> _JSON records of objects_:
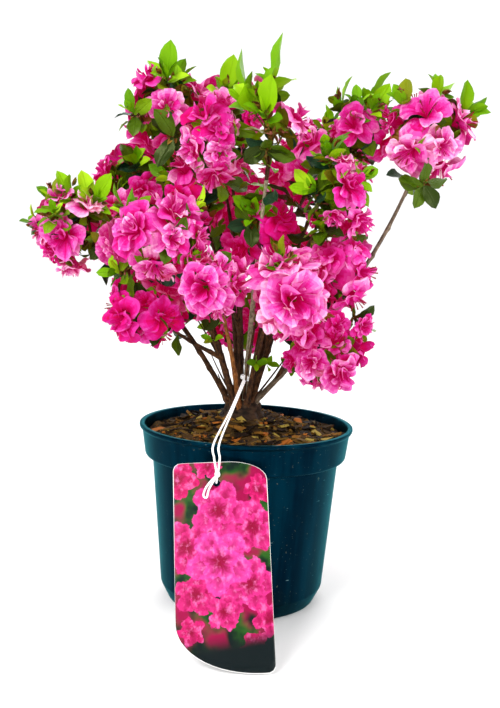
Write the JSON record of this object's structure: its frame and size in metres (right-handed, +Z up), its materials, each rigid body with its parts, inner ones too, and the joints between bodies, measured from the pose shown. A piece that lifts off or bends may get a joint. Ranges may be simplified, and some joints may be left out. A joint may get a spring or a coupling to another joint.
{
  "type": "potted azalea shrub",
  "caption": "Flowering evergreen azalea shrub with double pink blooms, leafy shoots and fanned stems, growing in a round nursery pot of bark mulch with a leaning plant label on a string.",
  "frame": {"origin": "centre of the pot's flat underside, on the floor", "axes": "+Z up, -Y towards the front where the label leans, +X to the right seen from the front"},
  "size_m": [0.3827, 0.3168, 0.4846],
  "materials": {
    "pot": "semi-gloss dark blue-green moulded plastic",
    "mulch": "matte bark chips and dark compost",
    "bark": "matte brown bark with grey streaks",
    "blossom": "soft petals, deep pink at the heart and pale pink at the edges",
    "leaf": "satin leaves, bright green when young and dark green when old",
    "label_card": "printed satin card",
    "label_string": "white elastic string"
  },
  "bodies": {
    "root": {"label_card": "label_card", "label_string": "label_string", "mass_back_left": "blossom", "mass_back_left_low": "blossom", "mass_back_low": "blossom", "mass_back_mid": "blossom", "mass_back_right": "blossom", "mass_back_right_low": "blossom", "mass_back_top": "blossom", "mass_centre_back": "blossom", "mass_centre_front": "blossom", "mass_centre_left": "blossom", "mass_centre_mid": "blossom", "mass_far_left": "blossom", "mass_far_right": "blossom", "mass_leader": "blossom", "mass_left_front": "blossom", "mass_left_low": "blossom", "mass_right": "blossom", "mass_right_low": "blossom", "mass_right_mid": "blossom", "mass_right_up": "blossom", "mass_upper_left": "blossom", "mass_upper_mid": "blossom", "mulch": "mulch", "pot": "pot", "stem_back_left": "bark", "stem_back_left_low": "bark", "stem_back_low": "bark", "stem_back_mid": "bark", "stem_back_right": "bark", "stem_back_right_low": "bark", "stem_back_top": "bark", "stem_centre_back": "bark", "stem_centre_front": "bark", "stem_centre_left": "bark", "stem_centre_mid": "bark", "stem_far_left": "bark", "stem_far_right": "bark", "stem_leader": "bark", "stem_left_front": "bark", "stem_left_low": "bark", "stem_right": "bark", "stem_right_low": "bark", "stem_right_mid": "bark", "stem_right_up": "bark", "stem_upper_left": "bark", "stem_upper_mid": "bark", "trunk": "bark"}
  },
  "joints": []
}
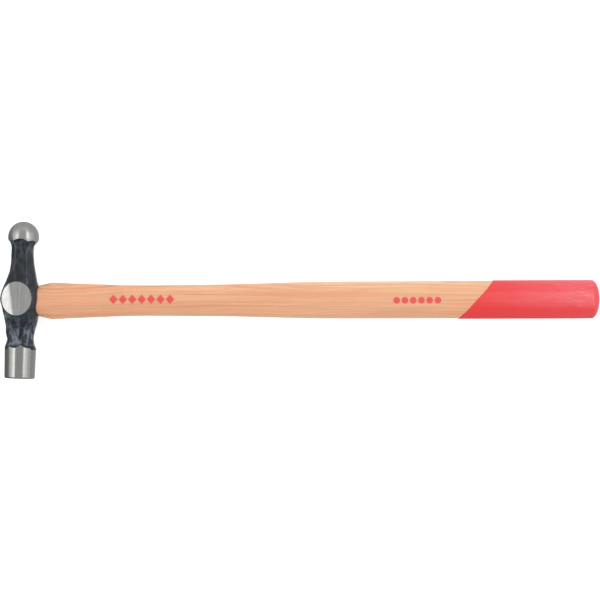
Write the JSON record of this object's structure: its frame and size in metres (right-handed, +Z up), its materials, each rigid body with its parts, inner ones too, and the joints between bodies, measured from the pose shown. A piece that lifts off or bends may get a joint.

> _Description of the task_: Every line of the material must be returned exactly as it appears.

> _Full response_:
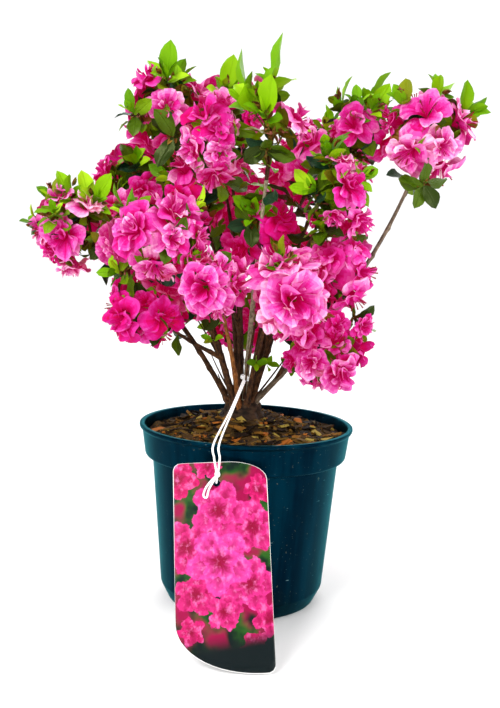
Write the JSON record of this object's structure: its frame and size in metres (right-handed, +Z up), its materials, each rigid body with its parts, inner ones too, and the joints between bodies, measured from the pose shown. A piece that lifts off or bends may get a joint. Ranges may be simplified, and some joints may be left out. A joint may get a spring or a coupling to another joint.
{
  "type": "potted azalea shrub",
  "caption": "Flowering evergreen azalea shrub with double pink blooms, leafy shoots and fanned stems, growing in a round nursery pot of bark mulch with a leaning plant label on a string.",
  "frame": {"origin": "centre of the pot's flat underside, on the floor", "axes": "+Z up, -Y towards the front where the label leans, +X to the right seen from the front"},
  "size_m": [0.3827, 0.3168, 0.4846],
  "materials": {
    "pot": "semi-gloss dark blue-green moulded plastic",
    "mulch": "matte bark chips and dark compost",
    "bark": "matte brown bark with grey streaks",
    "blossom": "soft petals, deep pink at the heart and pale pink at the edges",
    "leaf": "satin leaves, bright green when young and dark green when old",
    "label_card": "printed satin card",
    "label_string": "white elastic string"
  },
  "bodies": {
    "root": {"label_card": "label_card", "label_string": "label_string", "mass_back_left": "blossom", "mass_back_left_low": "blossom", "mass_back_low": "blossom", "mass_back_mid": "blossom", "mass_back_right": "blossom", "mass_back_right_low": "blossom", "mass_back_top": "blossom", "mass_centre_back": "blossom", "mass_centre_front": "blossom", "mass_centre_left": "blossom", "mass_centre_mid": "blossom", "mass_far_left": "blossom", "mass_far_right": "blossom", "mass_leader": "blossom", "mass_left_front": "blossom", "mass_left_low": "blossom", "mass_right": "blossom", "mass_right_low": "blossom", "mass_right_mid": "blossom", "mass_right_up": "blossom", "mass_upper_left": "blossom", "mass_upper_mid": "blossom", "mulch": "mulch", "pot": "pot", "stem_back_left": "bark", "stem_back_left_low": "bark", "stem_back_low": "bark", "stem_back_mid": "bark", "stem_back_right": "bark", "stem_back_right_low": "bark", "stem_back_top": "bark", "stem_centre_back": "bark", "stem_centre_front": "bark", "stem_centre_left": "bark", "stem_centre_mid": "bark", "stem_far_left": "bark", "stem_far_right": "bark", "stem_leader": "bark", "stem_left_front": "bark", "stem_left_low": "bark", "stem_right": "bark", "stem_right_low": "bark", "stem_right_mid": "bark", "stem_right_up": "bark", "stem_upper_left": "bark", "stem_upper_mid": "bark", "trunk": "bark"}
  },
  "joints": []
}
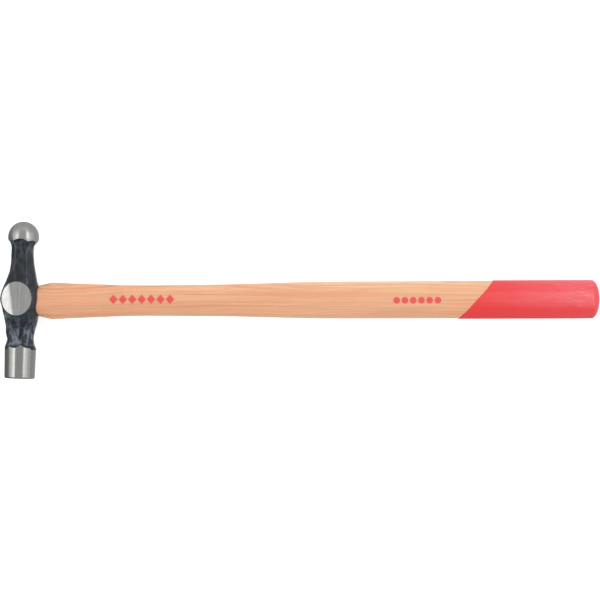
Write the JSON record of this object's structure: its frame and size in metres (right-handed, +Z up), its materials, each rigid body with its parts, inner ones too, and the joints between bodies, measured from the pose shown. A piece that lifts off or bends may get a joint.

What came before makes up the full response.